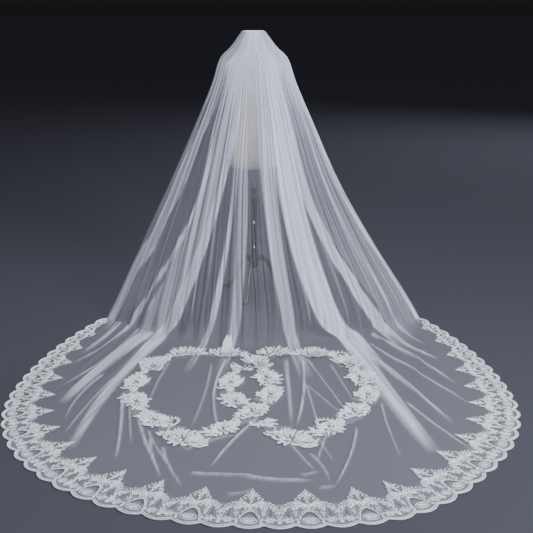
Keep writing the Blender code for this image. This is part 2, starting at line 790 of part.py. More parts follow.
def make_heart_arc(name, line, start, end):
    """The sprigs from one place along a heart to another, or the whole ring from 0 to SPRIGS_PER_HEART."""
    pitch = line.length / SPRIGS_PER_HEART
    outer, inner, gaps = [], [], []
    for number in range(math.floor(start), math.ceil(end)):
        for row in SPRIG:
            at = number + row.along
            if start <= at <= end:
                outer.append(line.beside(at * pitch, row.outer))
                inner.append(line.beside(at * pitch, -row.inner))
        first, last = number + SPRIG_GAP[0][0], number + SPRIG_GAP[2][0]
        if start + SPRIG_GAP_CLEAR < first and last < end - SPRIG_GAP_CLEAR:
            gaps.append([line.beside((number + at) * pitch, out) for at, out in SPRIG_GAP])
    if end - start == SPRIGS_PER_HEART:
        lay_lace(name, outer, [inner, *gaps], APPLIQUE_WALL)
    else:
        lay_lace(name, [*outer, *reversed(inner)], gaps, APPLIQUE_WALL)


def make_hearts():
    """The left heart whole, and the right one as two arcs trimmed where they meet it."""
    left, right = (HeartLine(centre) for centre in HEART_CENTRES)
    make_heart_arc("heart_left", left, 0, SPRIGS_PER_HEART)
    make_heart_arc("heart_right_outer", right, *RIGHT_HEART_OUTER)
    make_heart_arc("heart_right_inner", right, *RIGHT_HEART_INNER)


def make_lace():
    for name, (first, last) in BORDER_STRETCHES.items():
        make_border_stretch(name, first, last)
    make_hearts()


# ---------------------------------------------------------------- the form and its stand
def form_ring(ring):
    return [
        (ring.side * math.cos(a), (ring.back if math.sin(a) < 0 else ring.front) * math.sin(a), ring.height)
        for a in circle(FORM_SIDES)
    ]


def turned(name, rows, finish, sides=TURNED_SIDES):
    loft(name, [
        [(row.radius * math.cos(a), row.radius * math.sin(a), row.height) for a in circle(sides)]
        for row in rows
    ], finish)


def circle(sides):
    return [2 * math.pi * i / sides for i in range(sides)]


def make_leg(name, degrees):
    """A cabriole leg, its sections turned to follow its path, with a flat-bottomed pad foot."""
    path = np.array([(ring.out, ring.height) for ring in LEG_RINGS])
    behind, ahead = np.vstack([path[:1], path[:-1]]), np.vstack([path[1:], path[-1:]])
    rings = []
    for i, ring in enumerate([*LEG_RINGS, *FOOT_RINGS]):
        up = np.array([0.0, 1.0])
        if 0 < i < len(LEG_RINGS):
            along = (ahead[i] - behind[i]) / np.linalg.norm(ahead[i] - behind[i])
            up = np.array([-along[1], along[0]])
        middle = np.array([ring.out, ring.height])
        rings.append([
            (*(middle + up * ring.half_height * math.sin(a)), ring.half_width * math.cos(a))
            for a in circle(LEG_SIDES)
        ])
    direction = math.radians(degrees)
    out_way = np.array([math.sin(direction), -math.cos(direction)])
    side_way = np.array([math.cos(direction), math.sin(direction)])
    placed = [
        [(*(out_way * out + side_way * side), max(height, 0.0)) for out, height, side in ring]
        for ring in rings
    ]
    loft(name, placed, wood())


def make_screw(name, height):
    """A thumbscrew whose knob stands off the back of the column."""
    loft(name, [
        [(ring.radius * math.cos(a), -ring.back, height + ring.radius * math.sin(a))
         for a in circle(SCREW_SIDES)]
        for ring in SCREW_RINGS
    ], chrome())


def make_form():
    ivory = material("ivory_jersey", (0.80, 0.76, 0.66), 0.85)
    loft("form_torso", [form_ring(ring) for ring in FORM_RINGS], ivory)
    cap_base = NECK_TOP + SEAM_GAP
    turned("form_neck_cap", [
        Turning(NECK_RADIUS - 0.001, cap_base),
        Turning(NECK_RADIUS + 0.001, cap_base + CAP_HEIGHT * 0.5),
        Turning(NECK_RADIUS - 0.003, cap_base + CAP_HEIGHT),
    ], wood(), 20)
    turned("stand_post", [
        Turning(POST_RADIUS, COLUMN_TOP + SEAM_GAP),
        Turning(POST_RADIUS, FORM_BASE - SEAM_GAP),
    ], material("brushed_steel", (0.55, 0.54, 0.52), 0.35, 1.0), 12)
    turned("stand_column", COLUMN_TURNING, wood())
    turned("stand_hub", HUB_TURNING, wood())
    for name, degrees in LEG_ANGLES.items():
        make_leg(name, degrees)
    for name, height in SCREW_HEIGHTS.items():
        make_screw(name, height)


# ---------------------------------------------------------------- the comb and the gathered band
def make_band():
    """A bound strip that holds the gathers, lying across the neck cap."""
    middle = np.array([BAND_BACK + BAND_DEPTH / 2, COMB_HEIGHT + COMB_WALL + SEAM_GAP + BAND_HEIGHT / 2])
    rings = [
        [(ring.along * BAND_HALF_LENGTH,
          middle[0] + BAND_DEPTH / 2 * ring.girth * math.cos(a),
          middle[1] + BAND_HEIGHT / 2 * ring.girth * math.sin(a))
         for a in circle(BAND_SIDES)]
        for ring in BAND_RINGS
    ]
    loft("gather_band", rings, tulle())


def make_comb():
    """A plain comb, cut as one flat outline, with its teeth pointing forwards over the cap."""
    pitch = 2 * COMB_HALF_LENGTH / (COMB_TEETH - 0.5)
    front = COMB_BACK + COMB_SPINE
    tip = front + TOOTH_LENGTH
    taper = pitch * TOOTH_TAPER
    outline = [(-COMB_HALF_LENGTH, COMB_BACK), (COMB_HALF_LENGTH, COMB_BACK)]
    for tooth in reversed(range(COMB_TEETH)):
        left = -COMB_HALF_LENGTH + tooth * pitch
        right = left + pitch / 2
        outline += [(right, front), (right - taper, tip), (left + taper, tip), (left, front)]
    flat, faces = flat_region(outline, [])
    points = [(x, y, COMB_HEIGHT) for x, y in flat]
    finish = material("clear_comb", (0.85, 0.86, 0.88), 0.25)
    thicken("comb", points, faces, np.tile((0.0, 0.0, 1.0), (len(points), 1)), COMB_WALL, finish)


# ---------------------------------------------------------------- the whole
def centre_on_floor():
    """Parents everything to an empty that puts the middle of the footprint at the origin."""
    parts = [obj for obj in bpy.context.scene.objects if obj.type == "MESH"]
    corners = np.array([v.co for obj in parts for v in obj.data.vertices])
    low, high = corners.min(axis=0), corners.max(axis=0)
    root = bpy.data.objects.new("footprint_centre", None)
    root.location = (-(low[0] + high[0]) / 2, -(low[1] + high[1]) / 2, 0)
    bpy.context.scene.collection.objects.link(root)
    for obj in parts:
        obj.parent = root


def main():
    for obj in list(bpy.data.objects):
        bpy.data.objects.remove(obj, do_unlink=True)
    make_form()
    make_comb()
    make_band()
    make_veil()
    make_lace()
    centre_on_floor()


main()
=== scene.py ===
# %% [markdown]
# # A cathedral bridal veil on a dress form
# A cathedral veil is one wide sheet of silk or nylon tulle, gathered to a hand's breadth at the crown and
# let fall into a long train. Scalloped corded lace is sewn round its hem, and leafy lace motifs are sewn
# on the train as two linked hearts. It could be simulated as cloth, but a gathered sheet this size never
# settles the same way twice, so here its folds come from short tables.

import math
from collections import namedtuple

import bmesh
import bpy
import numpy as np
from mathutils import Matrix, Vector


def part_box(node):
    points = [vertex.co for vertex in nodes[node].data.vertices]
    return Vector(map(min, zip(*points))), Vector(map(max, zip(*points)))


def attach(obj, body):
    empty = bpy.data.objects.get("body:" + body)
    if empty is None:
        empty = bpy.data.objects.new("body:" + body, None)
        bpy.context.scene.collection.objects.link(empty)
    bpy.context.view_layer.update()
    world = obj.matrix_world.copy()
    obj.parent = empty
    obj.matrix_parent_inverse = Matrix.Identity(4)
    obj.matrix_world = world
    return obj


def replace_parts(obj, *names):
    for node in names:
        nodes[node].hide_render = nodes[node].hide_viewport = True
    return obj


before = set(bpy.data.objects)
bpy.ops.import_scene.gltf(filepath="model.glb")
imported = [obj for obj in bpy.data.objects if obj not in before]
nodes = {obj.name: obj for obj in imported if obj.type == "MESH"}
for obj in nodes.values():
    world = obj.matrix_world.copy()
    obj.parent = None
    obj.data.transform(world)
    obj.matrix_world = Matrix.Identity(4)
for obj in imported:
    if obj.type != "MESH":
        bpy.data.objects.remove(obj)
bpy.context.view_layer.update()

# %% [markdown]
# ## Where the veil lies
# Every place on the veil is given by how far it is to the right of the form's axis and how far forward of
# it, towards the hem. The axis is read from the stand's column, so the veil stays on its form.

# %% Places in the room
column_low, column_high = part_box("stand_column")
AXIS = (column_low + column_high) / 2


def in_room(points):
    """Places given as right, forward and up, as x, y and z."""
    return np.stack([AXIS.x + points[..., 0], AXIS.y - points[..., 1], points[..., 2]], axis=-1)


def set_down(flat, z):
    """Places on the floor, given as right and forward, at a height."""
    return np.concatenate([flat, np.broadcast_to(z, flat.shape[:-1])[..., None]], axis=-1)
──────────
» Task objective: What is wanted is an exact copy of the lines from the line containing "low, high = corners.min(axis=0), corners.max(axis=0)" to the line containing "imported = [obj", both lines included, and of no other line.

» Solution for this task:
    low, high = corners.min(axis=0), corners.max(axis=0)
    root = bpy.data.objects.new("footprint_centre", None)
    root.location = (-(low[0] + high[0]) / 2, -(low[1] + high[1]) / 2, 0)
    bpy.context.scene.collection.objects.link(root)
    for obj in parts:
        obj.parent = root


def main():
    for obj in list(bpy.data.objects):
        bpy.data.objects.remove(obj, do_unlink=True)
    make_form()
    make_comb()
    make_band()
    make_veil()
    make_lace()
    centre_on_floor()


main()
=== scene.py ===
# %% [markdown]
# # A cathedral bridal veil on a dress form
# A cathedral veil is one wide sheet of silk or nylon tulle, gathered to a hand's breadth at the crown and
# let fall into a long train. Scalloped corded lace is sewn round its hem, and leafy lace motifs are sewn
# on the train as two linked hearts. It could be simulated as cloth, but a gathered sheet this size never
# settles the same way twice, so here its folds come from short tables.

import math
from collections import namedtuple

import bmesh
import bpy
import numpy as np
from mathutils import Matrix, Vector


def part_box(node):
    points = [vertex.co for vertex in nodes[node].data.vertices]
    return Vector(map(min, zip(*points))), Vector(map(max, zip(*points)))


def attach(obj, body):
    empty = bpy.data.objects.get("body:" + body)
    if empty is None:
        empty = bpy.data.objects.new("body:" + body, None)
        bpy.context.scene.collection.objects.link(empty)
    bpy.context.view_layer.update()
    world = obj.matrix_world.copy()
    obj.parent = empty
    obj.matrix_parent_inverse = Matrix.Identity(4)
    obj.matrix_world = world
    return obj


def replace_parts(obj, *names):
    for node in names:
        nodes[node].hide_render = nodes[node].hide_viewport = True
    return obj


before = set(bpy.data.objects)
bpy.ops.import_scene.gltf(filepath="model.glb")
imported = [obj for obj in bpy.data.objects if obj not in before]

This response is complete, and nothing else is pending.